• REQUIRED WORK:
Return, exactly as written, every line from the first line of the data below through the line that contains "KEYHOLE_LENGTH = 0.0196".

• PROVIDED RECORDS:

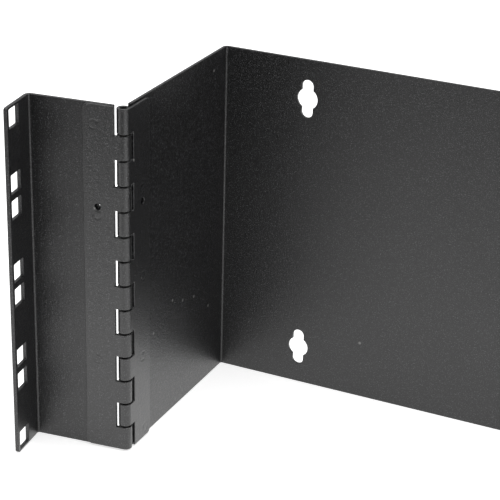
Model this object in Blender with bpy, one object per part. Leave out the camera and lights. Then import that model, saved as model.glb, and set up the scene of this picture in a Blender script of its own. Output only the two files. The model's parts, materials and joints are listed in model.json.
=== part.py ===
"""Hinged wall bracket for 19 inch rack equipment, four rack units high.

One folded sheet screws to the wall and carries the fixed rack flange on its right. A short folded
sheet carries the other rack flange and swings on a continuous hinge at the left wall's front edge.
The hinge is made as a real one is: each leaf is one strip, rolled round the pin along its whole
height and then notched, so that the knuckles of the two leaves interleave.

Lengths are in metres. X runs to the right along the wall, Y into the wall and Z up. The origin is
the middle of the face that lies on the wall. The swinging sheet stands open, as it was drawn.
"""

import math

import bmesh
import bpy
from mathutils import Matrix, Vector

# Rack standard
RACK_UNITS = 4
UNIT_HEIGHT = 0.04445
HOLE_LINES = 0.4651  # between the two columns of square holes
FIRST_HOLE = 0.00635  # from a unit's edge to its outer hole; the middle hole is left out
SQUARE_HOLE = 0.0095
SQUARE_HOLE_CORNER = 0.0005

# Folded sheets
HEIGHT_RELIEF = 0.0008  # how much lower the sheets are than their rack units
CLOSED_DEPTH = 0.152  # from the wall to the rack faces
WALL_SHEET = 0.0016
SWING_SHEET = 0.0019
BEND_RADIUS = 0.0007  # inside a bend
FLANGE_WIDTH = 0.0236  # fixed rack flange, over the outside of its bend
HOLE_TO_EDGE = 0.00675  # from a hole line to its flange's free edge
FLANGE_CORNER = 0.0015

# Keyholes for the wall screws: a round middle with a slot above and below
STUD_SPACING = 0.4064
KEYHOLE_INSET = 0.0202  # from the sheet's top or bottom edge to the keyhole's middle
KEYHOLE_HEAD = 0.0108
KEYHOLE_SLOT = 0.006
KEYHOLE_LENGTH = 0.0196

# Continuous hinge
HINGE_DEPTH = 0.1038  # from the wall to the middle of the pin
HINGE_RELIEF = 0.0008  # from a sheet's end to the hinge's, above and below
SHEET_EDGE = 0.0048  # from the middle of the pin to the cut edge of either sheet
LEAF_SHEET = 0.0015
LEAF_WIDTH = 0.01905  # from the middle of the pin to a leaf's free edge
LEAF_CORNER = 0.0025
KNUCKLES = 14
KNUCKLE_GAP = 0.0005  # between the ends of two knuckles
KNUCKLE_CLEARANCE = 0.0005  # from a knuckle to the leaf cut away beside it
NOTCH_CORNER = 0.0004
CURL_END = math.radians(20)  # where the roll stops, short of its own leaf
PIN_DIAMETER = 0.0032
PIN_CLEARANCE = 0.0001
PIN_RECESS = 0.0012
LEAF_GAP = 0.0003  # between a leaf and the sheet that it is welded to
LOCATING_HOLE = 0.0032
LOCATING_HOLE_REACH = 0.0119  # from the middle of the pin
LOCATING_HOLE_HEIGHT = 0.0388  # above the middle of the hinge
PILOT_HOLE = 0.0018  # in the swinging sheet, behind its leaf's locating hole

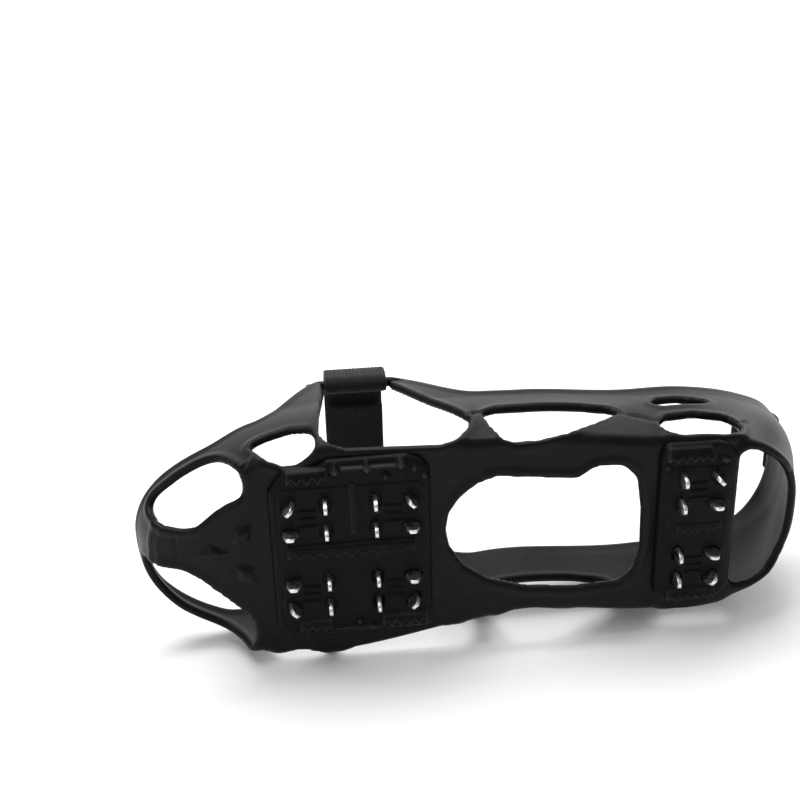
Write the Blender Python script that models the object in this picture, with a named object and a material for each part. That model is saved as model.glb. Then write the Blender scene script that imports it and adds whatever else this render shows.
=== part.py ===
"""One ice cleat: a rubber overshoe with steel teeth that pulls over a walking boot.

The cleat lies on its inner side, the way it lies when the boot in it is laid down: the foot runs
along X with the toe at -X, the tread faces -Y, the boot goes in from +Y, and +Z is the outer side
of a left foot. In the code x runs along the foot from the forefoot pad's centre, y is the height
above the rubber web's tread side, and z is across the foot. All sizes are millimetres.
"""

import math

import bpy
import bmesh
import numpy as np

MM = 0.001
GAP = 0.3          # between two pieces that touch, or between neighbouring runs of the moulding

# Overall sizes of the stretched harness
TOE_REACH = 98.0        # forefoot pad centre to the toe end
PAD_SPACING = 167.0     # forefoot pad centre to heel pad centre
HEEL_REACH = 53.0       # heel pad centre to the heel end
FOREFOOT_OUTER = 56.0   # half widths, outer (+z) and inner (-z) side
FOREFOOT_INNER = 61.0
WAIST_OUTER = 53.0
WAIST_INNER = 45.0
HEEL_OUTER = 48.0
HEEL_INNER = 50.0
END_POWER = 2.5         # how square the toe and heel ends are
OUTER_TOE_POWER = 2.0   # the outer side tapers sooner, as the small toes do

# Rubber moulding
WALL = 3.0
EDGE_RADIUS = 5.0       # between web and side wall
TOE_SPRING = 10.0       # rise of the web at the toe end
SPRING_START = 50.0     # distance in front of the pad centre where that rise begins
TOE_LEAN = 5.0          # how far the toe wall leans out
HEEL_LEAN = 16.0        # how far the heel wall leans back
LEAN_HEIGHT = 60.0
WALL_BULGE = 2.0
TAPER = 0.0011          # pull-in of the wall over the boot's upper, per mm squared
TAPER_START = 25.0
TOE_RIM = 32.0          # rim heights
VAMP_RIM = 33.0
WAIST_RIM = 57.0
HEEL_RIM = 61.0
BACK_RIM = 70.0
RIM_BAND = 12.0         # height of the rim left above the toe windows
TONGUE_HALF = 11.0      # half width of the web's tongue under the toes
TONGUE_SHIFT = 4.0      # how far that tongue lies towards the outer side
VENT_SETBACK = 7.2      # from the strap's front arm to the side vent in front of it
VENT_LENGTH = 22.5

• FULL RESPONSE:
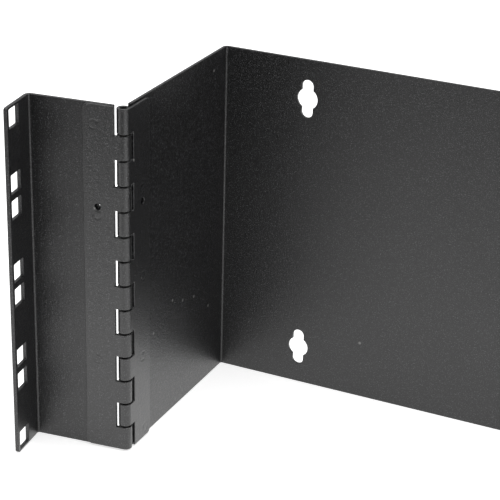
Model this object in Blender with bpy, one object per part. Leave out the camera and lights. Then import that model, saved as model.glb, and set up the scene of this picture in a Blender script of its own. Output only the two files. The model's parts, materials and joints are listed in model.json.
=== part.py ===
"""Hinged wall bracket for 19 inch rack equipment, four rack units high.

One folded sheet screws to the wall and carries the fixed rack flange on its right. A short folded
sheet carries the other rack flange and swings on a continuous hinge at the left wall's front edge.
The hinge is made as a real one is: each leaf is one strip, rolled round the pin along its whole
height and then notched, so that the knuckles of the two leaves interleave.

Lengths are in metres. X runs to the right along the wall, Y into the wall and Z up. The origin is
the middle of the face that lies on the wall. The swinging sheet stands open, as it was drawn.
"""

import math

import bmesh
import bpy
from mathutils import Matrix, Vector

# Rack standard
RACK_UNITS = 4
UNIT_HEIGHT = 0.04445
HOLE_LINES = 0.4651  # between the two columns of square holes
FIRST_HOLE = 0.00635  # from a unit's edge to its outer hole; the middle hole is left out
SQUARE_HOLE = 0.0095
SQUARE_HOLE_CORNER = 0.0005

# Folded sheets
HEIGHT_RELIEF = 0.0008  # how much lower the sheets are than their rack units
CLOSED_DEPTH = 0.152  # from the wall to the rack faces
WALL_SHEET = 0.0016
SWING_SHEET = 0.0019
BEND_RADIUS = 0.0007  # inside a bend
FLANGE_WIDTH = 0.0236  # fixed rack flange, over the outside of its bend
HOLE_TO_EDGE = 0.00675  # from a hole line to its flange's free edge
FLANGE_CORNER = 0.0015

# Keyholes for the wall screws: a round middle with a slot above and below
STUD_SPACING = 0.4064
KEYHOLE_INSET = 0.0202  # from the sheet's top or bottom edge to the keyhole's middle
KEYHOLE_HEAD = 0.0108
KEYHOLE_SLOT = 0.006
KEYHOLE_LENGTH = 0.0196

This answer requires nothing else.